Pra me desculpar da hstória do casal do 14, aquela que expus uma parte triste da minha infância e, posso ter dado a impressão de que a vida dos internos era sofrida, vou me redimir e contar sobre um casal que nos veio depois, a frase é batida, mas é real(depois da tempestade vem a bonança).
O seu João e a dona Helena trouxeram pra nós, a certeza de que a vida era muito boa.
O seu João era mineiro, daqueles mineiros de fala mansa, que contam histórias, conversam de igual pra igual e nunca recorria à violência, a dona Helena chamava os guris de filho.
Era o retorno do casal ao Educa, anos antes, eles cuidaram do pavilhão 13 e ainda que estivesse agora no 14, todos o chamavam de seu João do 13.
Logo que chegou, falou pros meninos, que quisessem, que se carpissem a produção seria divididas em partes iguais e uma parte seria dele.
Então fomos produzir e, com boa vontade, fazíamos muito mais em menor tempo.
Deu uma boa produção e vendemos tudo, a nossa parte deu pra comprar muitos doces e várias bolas de capotão oficial, com a parte dele, nos deu uma visita ao Zoológico e o melhor natal de todos os tempos.
O casal tinha dois filhos, o Cesar e a Lúcia.
O Cesar tinha 23 anos, formado em arqueologia, vivia viajando e quando vinha, trazia uns apetrechos da África e do Egito, vestia-se com botas de pele de cobra e tinha chapéus de John Wayne, era o herói da molecada e dos grandes também.
A Lúcia tinha uns 25 e era a criatura mais formosa em que os guris do 14 já haviam posto os olhos.
Quando ela passava, fazia um profundo silêncio, em seus olhos brilhava a luz, quando ela sorria, o dia se iluminava, quando ela respirava, a rosa tinha inveja. Pra os meninos do 14, havia a beleza e havia a Lúcia, ela era a beleza elevada ao cubo.
Do lado de fora do pavilhão 14, seguia-se uns 10 metros de terra batida e principiava-se um barranco de uns 2 metros, se muito, acima do barranco havia uns pés de uvaia, uma frutinha amarela que, mesmo quando amadurecia, era azeda.
Numa bela tardinha, eu o Viana e o Téquinha subimos cada um num pé e ficamos em cima, colhendo, tirando os bichinhos e comendo, enquanto isso conversávamos.
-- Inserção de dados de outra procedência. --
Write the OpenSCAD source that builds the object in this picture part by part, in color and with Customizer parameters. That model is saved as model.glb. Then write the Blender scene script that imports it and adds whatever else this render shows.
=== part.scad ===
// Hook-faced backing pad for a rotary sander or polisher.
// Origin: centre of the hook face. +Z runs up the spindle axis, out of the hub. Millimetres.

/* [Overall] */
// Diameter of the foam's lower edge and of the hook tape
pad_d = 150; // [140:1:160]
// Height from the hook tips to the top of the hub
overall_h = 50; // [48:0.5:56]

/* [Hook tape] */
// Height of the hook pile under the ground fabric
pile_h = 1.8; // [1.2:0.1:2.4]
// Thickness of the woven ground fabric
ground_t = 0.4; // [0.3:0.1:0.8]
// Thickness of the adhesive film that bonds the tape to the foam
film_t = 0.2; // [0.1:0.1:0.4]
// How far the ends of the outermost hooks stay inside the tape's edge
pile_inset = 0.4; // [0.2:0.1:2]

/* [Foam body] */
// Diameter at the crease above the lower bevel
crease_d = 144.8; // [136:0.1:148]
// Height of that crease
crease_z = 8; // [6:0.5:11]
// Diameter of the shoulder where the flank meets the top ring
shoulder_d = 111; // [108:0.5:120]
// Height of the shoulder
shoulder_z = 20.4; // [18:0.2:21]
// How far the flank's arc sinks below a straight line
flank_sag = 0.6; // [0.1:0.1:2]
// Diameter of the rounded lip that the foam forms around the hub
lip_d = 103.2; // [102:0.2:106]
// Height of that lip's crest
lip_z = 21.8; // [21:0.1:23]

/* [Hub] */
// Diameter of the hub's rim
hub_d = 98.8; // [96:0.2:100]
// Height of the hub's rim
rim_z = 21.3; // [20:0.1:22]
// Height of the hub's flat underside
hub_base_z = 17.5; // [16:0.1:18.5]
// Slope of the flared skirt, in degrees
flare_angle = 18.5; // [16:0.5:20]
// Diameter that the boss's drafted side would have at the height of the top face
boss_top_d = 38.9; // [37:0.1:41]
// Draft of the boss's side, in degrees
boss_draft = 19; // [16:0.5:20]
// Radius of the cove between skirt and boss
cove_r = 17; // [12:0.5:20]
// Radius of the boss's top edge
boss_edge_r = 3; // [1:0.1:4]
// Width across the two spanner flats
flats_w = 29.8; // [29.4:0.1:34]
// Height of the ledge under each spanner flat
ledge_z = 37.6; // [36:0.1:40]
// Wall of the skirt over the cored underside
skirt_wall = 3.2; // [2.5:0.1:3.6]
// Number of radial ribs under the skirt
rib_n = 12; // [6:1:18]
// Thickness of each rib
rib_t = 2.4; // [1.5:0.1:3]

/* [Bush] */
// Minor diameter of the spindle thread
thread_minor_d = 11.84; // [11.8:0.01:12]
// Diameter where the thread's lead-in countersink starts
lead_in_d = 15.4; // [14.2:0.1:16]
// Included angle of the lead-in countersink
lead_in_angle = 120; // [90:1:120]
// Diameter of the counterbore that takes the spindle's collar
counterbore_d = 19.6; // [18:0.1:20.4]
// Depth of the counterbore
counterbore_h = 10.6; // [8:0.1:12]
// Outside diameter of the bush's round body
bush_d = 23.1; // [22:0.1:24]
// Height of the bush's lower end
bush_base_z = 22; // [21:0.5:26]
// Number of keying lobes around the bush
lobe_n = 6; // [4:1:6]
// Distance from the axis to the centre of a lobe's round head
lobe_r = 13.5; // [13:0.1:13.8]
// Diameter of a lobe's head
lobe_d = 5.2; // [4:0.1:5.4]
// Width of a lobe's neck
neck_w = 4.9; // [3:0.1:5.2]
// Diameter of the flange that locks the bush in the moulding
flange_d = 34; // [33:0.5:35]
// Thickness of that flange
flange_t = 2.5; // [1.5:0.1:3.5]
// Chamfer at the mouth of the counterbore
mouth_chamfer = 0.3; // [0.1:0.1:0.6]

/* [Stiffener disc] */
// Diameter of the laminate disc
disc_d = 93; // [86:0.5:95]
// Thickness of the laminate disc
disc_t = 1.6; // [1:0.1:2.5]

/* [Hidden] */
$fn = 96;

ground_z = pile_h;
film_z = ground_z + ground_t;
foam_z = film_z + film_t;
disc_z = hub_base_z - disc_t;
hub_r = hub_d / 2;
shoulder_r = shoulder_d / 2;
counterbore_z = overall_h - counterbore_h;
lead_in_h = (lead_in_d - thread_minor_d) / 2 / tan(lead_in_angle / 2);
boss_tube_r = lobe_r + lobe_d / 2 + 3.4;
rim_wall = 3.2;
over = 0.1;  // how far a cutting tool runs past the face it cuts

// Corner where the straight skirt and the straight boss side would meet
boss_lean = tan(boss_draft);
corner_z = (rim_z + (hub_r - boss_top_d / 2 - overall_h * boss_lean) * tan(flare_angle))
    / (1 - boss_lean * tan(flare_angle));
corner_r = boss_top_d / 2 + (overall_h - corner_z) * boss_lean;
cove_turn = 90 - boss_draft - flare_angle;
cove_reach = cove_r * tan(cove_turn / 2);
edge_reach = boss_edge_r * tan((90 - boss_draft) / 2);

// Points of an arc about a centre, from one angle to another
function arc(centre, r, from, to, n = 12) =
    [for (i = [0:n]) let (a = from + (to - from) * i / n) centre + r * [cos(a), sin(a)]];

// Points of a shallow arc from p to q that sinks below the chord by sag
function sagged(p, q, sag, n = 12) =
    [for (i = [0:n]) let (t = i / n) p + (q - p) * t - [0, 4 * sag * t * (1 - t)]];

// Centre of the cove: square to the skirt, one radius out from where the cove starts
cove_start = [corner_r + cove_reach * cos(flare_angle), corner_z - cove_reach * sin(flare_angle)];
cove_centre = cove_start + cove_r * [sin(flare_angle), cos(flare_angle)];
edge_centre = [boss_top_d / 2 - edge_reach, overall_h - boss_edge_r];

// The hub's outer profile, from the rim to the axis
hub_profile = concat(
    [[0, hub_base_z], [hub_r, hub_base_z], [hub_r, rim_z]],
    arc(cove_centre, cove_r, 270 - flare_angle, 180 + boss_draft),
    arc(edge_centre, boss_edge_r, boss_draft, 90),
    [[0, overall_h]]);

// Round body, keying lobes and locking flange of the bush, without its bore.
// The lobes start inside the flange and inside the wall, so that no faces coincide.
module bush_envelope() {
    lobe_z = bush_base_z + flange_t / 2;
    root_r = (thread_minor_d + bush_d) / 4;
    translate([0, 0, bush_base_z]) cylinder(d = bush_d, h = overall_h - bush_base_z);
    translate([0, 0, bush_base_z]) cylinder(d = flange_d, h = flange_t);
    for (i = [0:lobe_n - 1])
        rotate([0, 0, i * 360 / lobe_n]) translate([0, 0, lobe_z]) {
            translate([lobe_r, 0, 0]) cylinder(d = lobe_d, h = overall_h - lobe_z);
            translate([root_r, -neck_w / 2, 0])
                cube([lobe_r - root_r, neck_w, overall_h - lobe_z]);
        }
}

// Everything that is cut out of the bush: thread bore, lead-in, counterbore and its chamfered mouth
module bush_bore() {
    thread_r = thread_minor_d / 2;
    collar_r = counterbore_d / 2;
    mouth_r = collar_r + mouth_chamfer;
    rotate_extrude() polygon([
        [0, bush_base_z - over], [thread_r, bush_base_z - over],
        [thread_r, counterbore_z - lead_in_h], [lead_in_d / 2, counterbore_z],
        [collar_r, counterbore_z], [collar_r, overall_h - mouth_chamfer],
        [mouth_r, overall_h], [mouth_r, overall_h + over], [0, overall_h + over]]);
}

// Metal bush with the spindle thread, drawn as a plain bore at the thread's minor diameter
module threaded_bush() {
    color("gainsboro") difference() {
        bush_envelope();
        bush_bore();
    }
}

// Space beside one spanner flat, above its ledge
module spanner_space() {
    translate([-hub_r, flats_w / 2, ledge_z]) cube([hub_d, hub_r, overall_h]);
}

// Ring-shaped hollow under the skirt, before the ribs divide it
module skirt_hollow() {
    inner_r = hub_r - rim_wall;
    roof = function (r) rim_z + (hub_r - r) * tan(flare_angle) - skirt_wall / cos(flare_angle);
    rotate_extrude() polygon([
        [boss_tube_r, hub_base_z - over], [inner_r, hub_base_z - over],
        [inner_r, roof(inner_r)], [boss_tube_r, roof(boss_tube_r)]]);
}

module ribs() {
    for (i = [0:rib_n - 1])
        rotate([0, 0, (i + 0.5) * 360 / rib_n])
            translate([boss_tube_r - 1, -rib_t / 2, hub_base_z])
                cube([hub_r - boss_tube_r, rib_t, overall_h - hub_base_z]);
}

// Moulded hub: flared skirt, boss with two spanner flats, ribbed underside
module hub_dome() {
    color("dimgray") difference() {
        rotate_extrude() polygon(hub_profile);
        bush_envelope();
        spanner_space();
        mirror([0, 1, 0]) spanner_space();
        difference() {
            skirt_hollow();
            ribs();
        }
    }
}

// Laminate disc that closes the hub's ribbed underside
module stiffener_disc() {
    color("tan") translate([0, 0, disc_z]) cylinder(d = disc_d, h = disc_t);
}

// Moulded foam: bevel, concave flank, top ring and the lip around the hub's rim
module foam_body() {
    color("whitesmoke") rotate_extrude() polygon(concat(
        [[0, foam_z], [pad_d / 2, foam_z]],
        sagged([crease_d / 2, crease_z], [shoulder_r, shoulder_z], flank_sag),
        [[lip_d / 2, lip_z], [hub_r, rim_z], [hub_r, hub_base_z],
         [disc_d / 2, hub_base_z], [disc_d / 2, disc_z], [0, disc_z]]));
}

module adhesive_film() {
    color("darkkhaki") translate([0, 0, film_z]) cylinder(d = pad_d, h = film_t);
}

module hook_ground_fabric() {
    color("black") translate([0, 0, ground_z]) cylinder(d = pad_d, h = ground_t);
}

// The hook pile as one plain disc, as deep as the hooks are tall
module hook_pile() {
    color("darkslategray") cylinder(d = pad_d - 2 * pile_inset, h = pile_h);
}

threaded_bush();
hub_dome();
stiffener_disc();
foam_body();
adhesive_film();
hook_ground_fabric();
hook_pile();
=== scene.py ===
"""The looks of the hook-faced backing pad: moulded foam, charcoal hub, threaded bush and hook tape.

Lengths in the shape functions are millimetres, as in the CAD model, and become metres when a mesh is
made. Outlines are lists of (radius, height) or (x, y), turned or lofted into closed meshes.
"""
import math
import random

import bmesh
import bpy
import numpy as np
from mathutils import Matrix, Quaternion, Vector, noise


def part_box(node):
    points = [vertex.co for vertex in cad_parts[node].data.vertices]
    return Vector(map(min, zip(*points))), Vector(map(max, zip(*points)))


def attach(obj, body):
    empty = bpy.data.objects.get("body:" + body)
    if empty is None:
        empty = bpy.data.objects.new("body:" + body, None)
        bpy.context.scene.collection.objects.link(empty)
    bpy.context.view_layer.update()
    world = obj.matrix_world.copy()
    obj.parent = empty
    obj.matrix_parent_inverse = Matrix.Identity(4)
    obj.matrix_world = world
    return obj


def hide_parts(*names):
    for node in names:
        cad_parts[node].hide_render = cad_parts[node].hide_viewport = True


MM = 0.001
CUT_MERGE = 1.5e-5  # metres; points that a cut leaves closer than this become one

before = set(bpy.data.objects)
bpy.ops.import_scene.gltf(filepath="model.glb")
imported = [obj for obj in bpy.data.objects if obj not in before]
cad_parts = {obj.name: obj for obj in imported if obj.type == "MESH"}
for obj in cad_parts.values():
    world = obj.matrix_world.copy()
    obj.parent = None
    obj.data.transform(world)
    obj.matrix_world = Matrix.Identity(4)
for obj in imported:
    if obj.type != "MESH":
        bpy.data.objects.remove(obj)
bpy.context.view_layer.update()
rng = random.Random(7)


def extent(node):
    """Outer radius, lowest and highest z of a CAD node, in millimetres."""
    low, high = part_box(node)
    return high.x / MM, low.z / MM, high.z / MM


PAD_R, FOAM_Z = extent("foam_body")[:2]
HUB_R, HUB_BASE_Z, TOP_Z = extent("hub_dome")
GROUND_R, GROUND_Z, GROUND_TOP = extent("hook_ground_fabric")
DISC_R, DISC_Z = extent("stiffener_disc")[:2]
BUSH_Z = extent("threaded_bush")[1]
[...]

A Lúcia saiu para a área trazendo uma cadeira de praia, ajeitou-a na terra batida e se sentou os galhos das arvores não permitia que ela nos visse e nós a víamos nitidamente.
Escravo dela, o raio de sol iluminava e uma doce brisa veio beijar-lhe os cabelos negros.
Um galho me atrapalhava a visão e ao tentar me ajeitar num outro galho, pisei num galho mais fino e, feito fruta madura, cai.
A Lúcia se assustou e subiu o barranco pra me ajudar, não doía nada, mas eu gemia, gemia de vergonha.
A Lúcia, além de linda, era generosa:
_Onde dói? perguntou agoniada.
Ainda a gemer, levei a mão direita à face esquerda, ela pegou a minha cabeça com as duas mãos e beijou-me a face.
No mesmo instante do beijo, as duas frutas que ainda havia nas arvores despencaram.